Amethyst Chemical Properties

Amethyst Chemical Properties

by Ritika Changrani

Amethyst is a macro crystalline variety of Quartz with the chemical formula SiO2 (Silicon Dioxide). Mostly occurring as purple, lilac or mauve in colour, the purest form is colorless. Experts attribute the purple color of amethyst to small amounts of iron (Fe4+) impurities (approximately 40 parts per million) at specific sites in the crystal structure of quartz.

Once adorned on the Crown Jewels of England, Amethyst is a royal gem – a symbol of sincerity, security, spirituality and peace of mind.

A purple variety of quartz, amethyst is a semi – precious yet popular gemstone. If it were not for its abundance in nature, amethyst would be very expensive. Its royal colour makes it desirable and can be compared to the most expensive of purple crystals. So if you want a gem that is easy on your pocket and yet glamorous, amethyst is the perfect choice.

Although it must always be purple to be amethyst, it is available in an expansive array of purple shades. Intensely colored amethyst may have red flashes. It may also have color zones. By looking at its color, transparency, crystal habit, occurrence, hardness, and lack of cleavage, one can determine the authenticity of an amethyst.

In nature, amethysts appear long and prism-like with a six-sided pyramid at either end or as crystalline crusts with only the pointed terminations (druzes). The amethyst is appreciated for its imperial shades and variety of cuts that lend it a dazzling look.

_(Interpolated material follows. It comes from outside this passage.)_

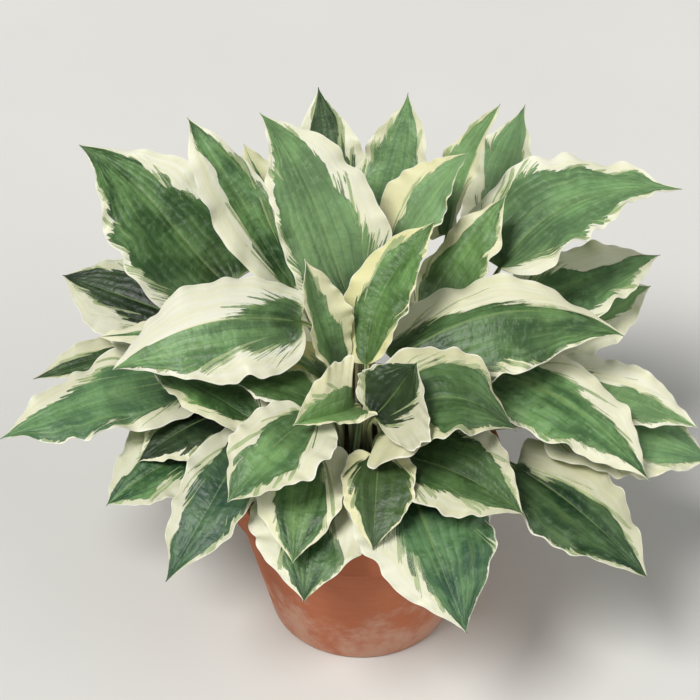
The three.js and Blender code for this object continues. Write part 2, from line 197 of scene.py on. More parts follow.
# What an ordinary leaf has besides its place and size. The row of a leaf names what differs.
# sweep: how far the midrib is drawn sideways, near the heel and near the tip.
# lean: (roll, fold, curl). wave: height of the edge's waves.
# peak: where the blade is widest, 1 for the middle and less for nearer the heel.
# lobe: how far the heel's lobes reach back, as a share of the length.
# skew: how much wider one side is. bend: how straight the stalk runs into the heel.
# drip: how much the end of the tip is narrowed.
# cream: how yellow the white is. Next, how light the white is: its own tone and painted shade.
# hue: 1 for yellowish to -1 for bluish green. shade: the green's own lightness plus painted light and
# shade.
# strokes: how long the green strokes over the white are.
ORDINARY = dict(sweep=(0, 0), lean=(0, 10, -16), wave=4, peak=0.72, lobe=0.15, skew=0, bend=0.3,
                drip=0, cream=0.2, pallor=1.0, hue=0.0, shade=1.0, strokes=0.5)

# The names that the leaf's material reads as they are.
LOOKS = ("cream", "hue", "shade", "pallor", "strokes")


def row(foot, heel, tip, width, arch, left, right, **special):
    """A leaf. Its stalk stands at foot, its blade's midrib runs from heel to tip, with heights
    above the soil, and arch is how far that is drawn up near each end. Left and right are how many
    hundredths of that half are green, at the five places of SHARES_AT."""
    return dict(ORDINARY, foot=foot, heel=heel, tip=tip, width=width, arch=arch, left=left,
                right=right, **special)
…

A premium amethyst is purple, bluish purple to reddish purple in hue, vivid in intensity and medium dark in tone. Heating the amethyst removes the colour or converts it to yellow Citrine, depending on the site and original oxidation state of the iron impurities present and the intensity and duration of heating. The iron impurities need to be re-oxidized to return the original colour. The process is called irradiation. Irradiation may be done by two means: natural and synthetic. As a rule the process is reversible, but there are exceptions. Application of extreme or disproportionate heat may alter the existing pattern of iron impurities. In that case the amethyst is lost and cannot be retrieved by any chemical process. However, it is not possible to state whether an amethyst has undergone irradiation or not. Therefore, buying from your trusted Jeweler or getting it checked with a gemstone laboratory first, is the safest way to go.

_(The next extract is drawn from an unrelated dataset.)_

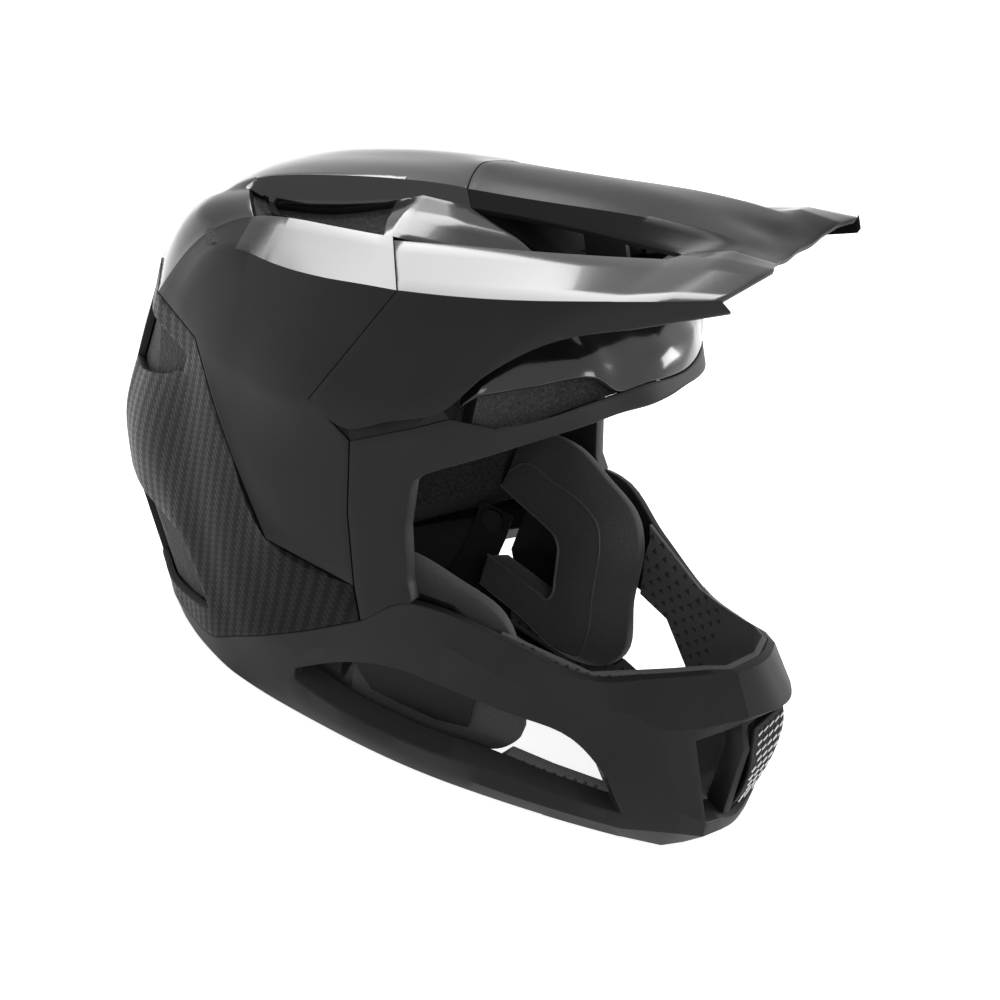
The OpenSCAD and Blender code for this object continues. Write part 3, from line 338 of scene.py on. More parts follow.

Amethyst in its purest form is colorless and transparent. Experts are of the opinion that the rich purple colour of the amethyst is to its high content of Iron Oxide (Fe2O3) impurities. It contains more iron than any other form of quartz. Quartz makes up about 12% of the earth’s crust, making it the single most abundant mineral on earth. It is present in an extensive range of igneous, metamorphic and sedimentary rocks. Based on the size of crystals, quartz is mainly divided into two categories: macro crystalline quartz, in which the individual crystals are easily distinguishable and cryptocrystalline quartz, in which the crystals can be distinguished only under a powerful light microscope. All forms of quartz (including amethyst) are piezoelectric, which have important applications in electronics. This is a rare property, possessed by only one other gemstone called tourmaline.

Found in abundance, amethyst is a variety of macro crystalline quartz. It has been found in quartz veins and siliceous volcanic as geodes. However, it is not the same everywhere. Amethysts are unique to geographical regions or even mines. Different areas have different types of formations and iron distribution patterns. Experts can often identify the source mine that a particular amethyst came from. The key to this is the color, shape of crystal, inclusions, associations and formation of the amethyst.

Properties At A Glance:

Mineral Quartz
Chemical Composition SiO2 (Silicon Dioxide)
Class Tectosilicate
Colour Clear, Lilac, Mauve, Purple, Rose
Luster Vitreous
transparency Transparent to Translucent
Crystal System Hexagonal-R; 32 (Trigonal-Trapezohedral)
Hardness 7
Specific gravity 2.65
Index of Refraction 1.54-1.55
Birefringence 0.009
Cleavage None
Pleochroism Distinct
Fracture Conchoidal

The characteristic hardness of amethyst makes it an ideal choice for almost any type of jewelry setting. Normal plating and pickling solutions do not alter its nature. While it poses no significant problems, care must be taken while soldering, as amethyst is sensitive to sudden temperature changes. A persistent or sudden application of heat could cause a crack or colour alteration in the gem.

The amethyst is sufficiently durable and can be worn confidently without worry. It does not break easily due to absence of cleavage planes. However, sharp blows must be avoided. Clean your amethyst with warm water, soap and a soft bristle brush. Extended exposure to sun must be avoided or else the gem will become pale.

Amethyst is the trendiest purple gemstone. Its distinctive colour complements almost any complexion and wardrobe. Designers advocate amethyst as the chic choice for jewelry because of its regal hue, affordability, and variety in sizes, shapes and tones.

Since no two amethyst crystals are alike in colour or composition, its uniqueness makes it a covetable gem. So go ahead and get yours!